A group of planning lawyers from two leading chambers has sent a proposal to the Planning Inspectorate, the Ministry of Housing, Communities and Local Government (MHCLG) for a ‘protocol’ that would keep the planning system functioning during ‘exceptionally difficult and worrying times’.

The “dedicated team” from Kings Chambers and No.5 Barristers’ Chambers is recommending that essential legal processes such that planning appeals and examinations in public can continue using using digital tools.

In particular the proposal, also sent to the Planning and Environment Bar Association, advocates ‘the Virtual Planning Inquiry’ using “video conferencing and document sharing to consider, hear and test evidence in an effective way without compromising public involvement and fairness”.
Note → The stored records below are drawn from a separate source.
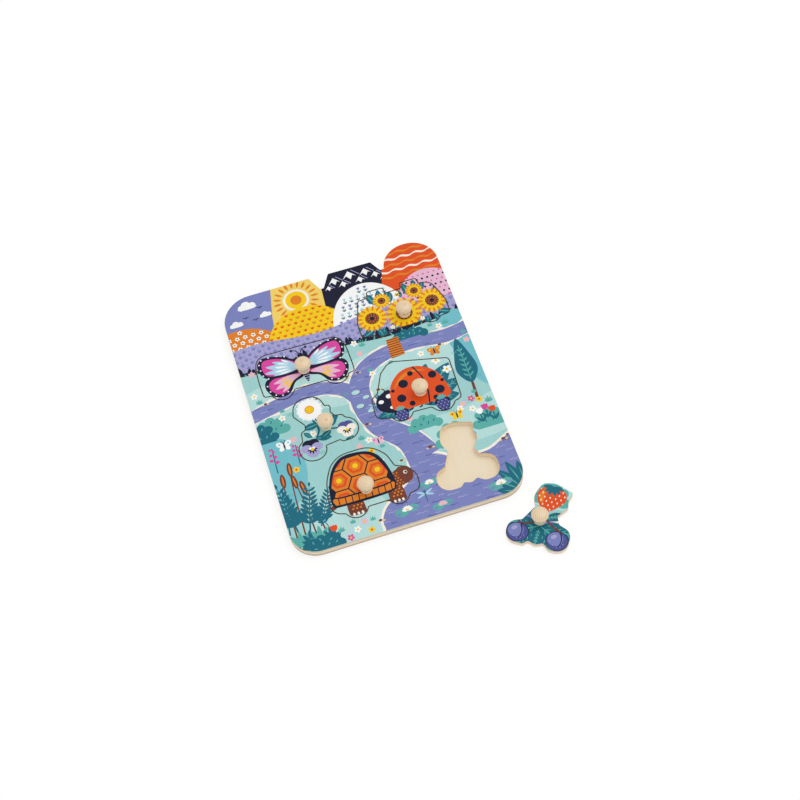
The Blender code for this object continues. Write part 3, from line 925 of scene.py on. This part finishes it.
def without_hidden_edges(points, inked):
    """The same picture, made again from triangles that only the borders between its inks divide."""
    left_ink = {edge: ink for face, ink in inked for edge in sides(face)}
    borders = [edge for edge, ink in left_ink.items()
               if left_ink.get(edge[::-1]) != ink and (edge[0] < edge[1] or edge[::-1] not in left_ink)]
    used = sorted({index for edge in borders for index in edge})
    numbers = {index: number for number, index in enumerate(used)}
    corners = [points[index] for index in used]
    cuts = [(numbers[start], numbers[end]) for start, end in borders]
    made_points, made_edges, made_faces, _, sources, _ = delaunay_2d_cdt(corners, cuts, [], TRIANGLES, 0.0)
    border_ink = {}
    for (start, end), source in zip(made_edges, sources):
        if source:
            border = borders[source[0]]
            run = points[border[1]] - points[border[0]]
            same_way = (made_points[end] - made_points[start]).dot(run) > 0
            border_ink[start, end] = left_ink.get(border if same_way else border[::-1])
            border_ink[end, start] = left_ink.get(border[::-1] if same_way else border)
    owner = {edge: number for number, face in enumerate(made_faces) for edge in sides(face)}
    inks = {owner[edge]: ink for edge, ink in border_ink.items() if edge in owner}
    waiting = list(inks)
    while waiting:
        number = waiting.pop()
        for start, end in sides(made_faces[number]):
            other = owner.get((end, start))
            if (start, end) not in border_ink and other is not None and other not in inks:
                inks[other] = inks[number]
                waiting.append(other)
    return made_points, [(face, inks[number]) for number, face in enumerate(made_faces) if inks.get(number)]


def new_object(name, data):
    """Object in the scene from its data."""
    made = bpy.data.objects.new(name, data)
    bpy.context.scene.collection.objects.link(made)
    return made


def mesh_object(name, mesh):
    """Object in the scene from a bmesh, which is then freed."""
    data = bpy.data.meshes.new(name)
    mesh.to_mesh(data)
    mesh.free()
    return new_object(name, data)


def add_layer(name, body, node, shapes, with_holes, to_picture, floor, thickness, material):
    """Layer with a plate's outline, in which material gives each ink's material."""
    outlines = [[(to_picture @ Vector((x / MICRONS, y / MICRONS, 0))).xy / MM for x, y in outline]
                for outline in top_outlines(node)]
    holes = [outline[::-1] for outline in outlines[1:]] if with_holes else []
    points, inked = without_hidden_edges(*cut(shapes, outlines[0], holes))
    to_world = to_picture.inverted()
    mesh = bmesh.new()
    high, low = {}, {}
    for index in sorted({index for face, _ in inked for index in face}):
        place = to_world @ Vector((points[index].x * MM, points[index].y * MM, 0))
        high[index] = mesh.verts.new((place.x, place.y, floor + thickness))
        low[index] = mesh.verts.new((place.x, place.y, floor))
    inks = sorted({ink for _, ink in inked})
    edges = {}
    faces = []
    for face, ink in inked:
        faces.append(([high[index] for index in face], ink))
        faces.append(([low[index] for index in reversed(face)], ink))
        edges.update({edge: ink for edge in sides(face)})
    for (start, end), ink in edges.items():
        if (end, start) not in edges:
            faces.append(((low[start], low[end], high[end], high[start]), ink))
    for corners, ink in faces:
        mesh.faces.new(corners).material_index = inks.index(ink)
    piece = mesh_object(name, mesh)
    for ink in inks:
        piece.data.materials.append(material(ink))
    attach(piece, body)


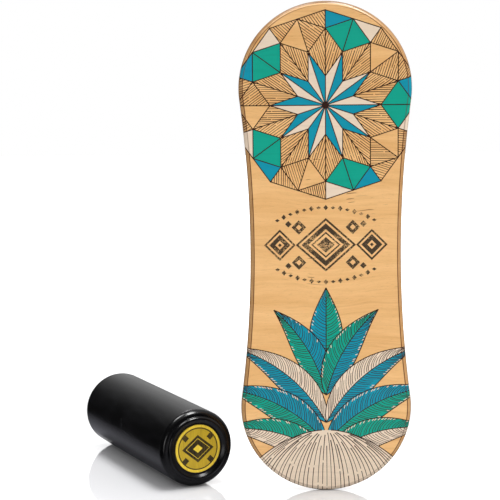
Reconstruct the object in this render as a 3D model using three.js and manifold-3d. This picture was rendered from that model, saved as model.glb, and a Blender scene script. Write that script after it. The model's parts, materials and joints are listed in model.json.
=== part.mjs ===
// Rola bola: a waisted plywood deck stood upright on its tail, and beside it the capped roller it rides on.
// Millimetres, +Z up, +Y away from the printed face. The origin is under the middle of the set, on the floor.
import * as THREE from "three";
import { mergeVertices } from "three/addons/utils/BufferGeometryUtils.js";
import Module from "manifold-3d";

// Deck: two round ends joined by one long hollow curve along each side
const DECK_LENGTH = 752;
const DECK_WIDTH = 262;
const WAIST_INSET = 16; // how far each side is drawn in at mid length
const DECK_THICKNESS = 15;
const EDGE_ROUND = 5; // rounding of the edge of each face

// Stops: hardwood bars across the underside
const STOP_LENGTH = 190;
const STOP_WIDTH = 28;
const STOP_HEIGHT = 18;
const STOP_ROUND = 5; // rounding of the two edges that meet the roller
const STOP_END_EASE = 1.5;
const STOP_FROM_END = 62; // from the deck's end to the middle of the bar

// Wood screws that hold the stops from below
const SCREW_COVER = 5.5; // wood between the point and the printed face
const SCREW_SHANK = 4.2;
const SCREW_HEAD = 8.4;
const SCREW_HEAD_HEIGHT = 3;
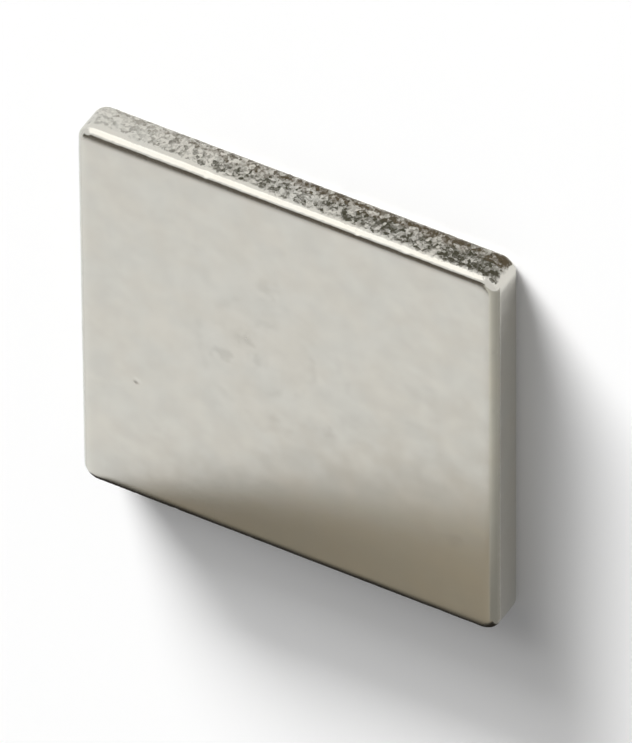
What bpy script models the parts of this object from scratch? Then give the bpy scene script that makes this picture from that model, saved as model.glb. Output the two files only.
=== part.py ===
"""A thin square block magnet: one plate of sintered neodymium magnet, nickel plated all over.

The plate is sliced from a sintered block, tumbled and then plated, so it is one piece. The tumbling
has rounded its four upright corners and the rim round each pole face. It lies on one pole face and
is magnetised through its thickness, along Z. The origin is the centre of the face that it lies on.
All sizes are in metres.
"""

import bmesh
import bpy
from mathutils import Matrix, Vector

# Driving dimensions of the plated plate
POLE_FACE_WIDTH = 0.010
POLE_FACE_LENGTH = 0.010
THICKNESS = 0.001

# Rounding left by the tumbling: the four upright corners, and the rim round each pole face
CORNER_RADIUS = 0.0004
RIM_RADIUS = 0.00018

# Facets in each rounded quarter circle, and the bevel profile that makes it circular
ROUND_SEGMENTS = 6
ROUND_PROFILE = 0.5

# Nickel plating: linear colour, roughness and metallic value
NICKEL_COLOUR = (0.60, 0.565, 0.51, 1.0)
NICKEL_ROUGHNESS = 0.3
NICKEL_METALLIC = 1.0


def clear_scene():
    """Removes whatever the scene holds, so that the file can be run again."""
    for old in list(bpy.data.objects):
        bpy.data.objects.remove(old)


def nickel_plating():
    """The satin plating that covers the whole plate."""
    material = bpy.data.materials.new("nickel_plating")
    material.use_nodes = True
    shader = material.node_tree.nodes["Principled BSDF"]
    shader.inputs["Base Color"].default_value = NICKEL_COLOUR
    shader.inputs["Roughness"].default_value = NICKEL_ROUGHNESS
    shader.inputs["Metallic"].default_value = NICKEL_METALLIC
    material.diffuse_color = NICKEL_COLOUR
    return material


def is_pole_face(face):
    """True for a face that looks up or down rather than sideways."""
    return abs(face.normal.z) > face.normal.xy.length


def upright_edges(mesh):
    """The edges where two sides of the plate meet."""
    return [edge for edge in mesh.edges if not any(map(is_pole_face, edge.link_faces))]


def rim_edges(mesh):
    """The edges round both pole faces."""
    return [edge for edge in mesh.edges if any(map(is_pole_face, edge.link_faces))]


def cut_plate(mesh):
    """The plate as it is sliced: square on every edge, lying on the ground plane."""
    size = Vector((POLE_FACE_WIDTH, POLE_FACE_LENGTH, THICKNESS))
    place = Matrix.Translation((0.0, 0.0, THICKNESS / 2))
    bmesh.ops.create_cube(mesh, size=1.0, matrix=place @ Matrix.Diagonal(size.to_4d()))
    mesh.normal_update()


def round_off(mesh, edges, radius):
    """Rounds the edges to a quarter circle of this radius."""
    bmesh.ops.bevel(
        mesh,
        geom=edges,
        offset=radius,
        offset_type="OFFSET",
        segments=ROUND_SEGMENTS,
        profile=ROUND_PROFILE,
        affect="EDGES",
        clamp_overlap=True,
        material=-1,
    )
    mesh.normal_update()


def tumbled_plate():
    """The finished plate: first the four corners are rounded, and then both rims round them."""
    mesh = bmesh.new()
    cut_plate(mesh)
    round_off(mesh, upright_edges(mesh), CORNER_RADIUS)
    round_off(mesh, rim_edges(mesh), RIM_RADIUS)
    data = bpy.data.meshes.new("block_magnet")
    mesh.to_mesh(data)
    mesh.free()
    data.shade_smooth()
    return data


def make_magnet():
    """Adds the plate to the scene, with its plating and with flat faces that shade flat."""
    magnet = bpy.data.objects.new("block_magnet", tumbled_plate())
    magnet.data.materials.append(nickel_plating())
    magnet.modifiers.new("faces_shade_flat", "WEIGHTED_NORMAL")
    bpy.context.scene.collection.objects.link(magnet)


clear_scene()
make_magnet()
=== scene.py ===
"""Dresses the block magnet: a thin square plate of sintered magnet, nickel plated and tumbled.

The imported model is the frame. The plate is modelled again with the surface that the real one has:
two sides that keep the grain of the sintered block under the plating, two that were ground, rims
worn smooth by the tumbling, and flat pole faces with a trace of handling. It lies on a pale floor,
in plain soft studio light. The camera looks down on it, and sees it as the photograph does.
"""

import logging
import math
import random
from dataclasses import dataclass, field
from enum import Enum
from typing import Any

import bmesh
import bpy
from mathutils import Matrix, Vector, noise


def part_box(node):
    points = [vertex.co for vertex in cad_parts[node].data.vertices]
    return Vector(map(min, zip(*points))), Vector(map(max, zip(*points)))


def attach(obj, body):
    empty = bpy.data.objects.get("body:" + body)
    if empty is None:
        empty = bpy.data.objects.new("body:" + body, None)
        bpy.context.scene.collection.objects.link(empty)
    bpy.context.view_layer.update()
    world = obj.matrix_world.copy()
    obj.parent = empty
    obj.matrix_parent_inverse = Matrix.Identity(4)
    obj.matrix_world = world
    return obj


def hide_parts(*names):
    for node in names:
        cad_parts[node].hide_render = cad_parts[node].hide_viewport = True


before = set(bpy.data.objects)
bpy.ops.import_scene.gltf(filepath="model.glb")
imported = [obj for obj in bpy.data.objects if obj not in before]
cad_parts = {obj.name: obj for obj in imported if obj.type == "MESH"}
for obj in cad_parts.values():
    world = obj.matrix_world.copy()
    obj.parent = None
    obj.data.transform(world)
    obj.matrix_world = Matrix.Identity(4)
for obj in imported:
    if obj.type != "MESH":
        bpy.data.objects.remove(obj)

LOG = logging.getLogger("block_magnet")

MM = 0.001
MICRON = 0.000001

# The photograph's longer side in pixels, which the sensor's width belongs to
FRAME_HEIGHT = 743
SENSOR_WIDTH_MM = 36.0

WHITE = (1.0, 1.0, 1.0)
BLACK = (0.0, 0.0, 0.0)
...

Writing on LinkedIn, one of the team – Christopher Young QC of No.5 – said: “We found Zoom and various other free video-conferencing facilities allow for all inquiry procedures to continue, even though every participant is sat at home.”

Young said that the team’ ideas had built on a proposal by Charles Banner QC for ‘Written Representations Plus’ as a “temporary contingency measure”. This would see “determination on the basis of WRs plus issue specific phone/video hearings on the main issues identified by the Inspector from the WRs”.

Earlier this week, PINS confirmed the postponement of “all inquiries, hearings and accompanied site visits due to take place over the coming weeks”.Practitioners fear that such postponements will create a backlog of cases that could become difficult to clear when social distancing guidance is loosened.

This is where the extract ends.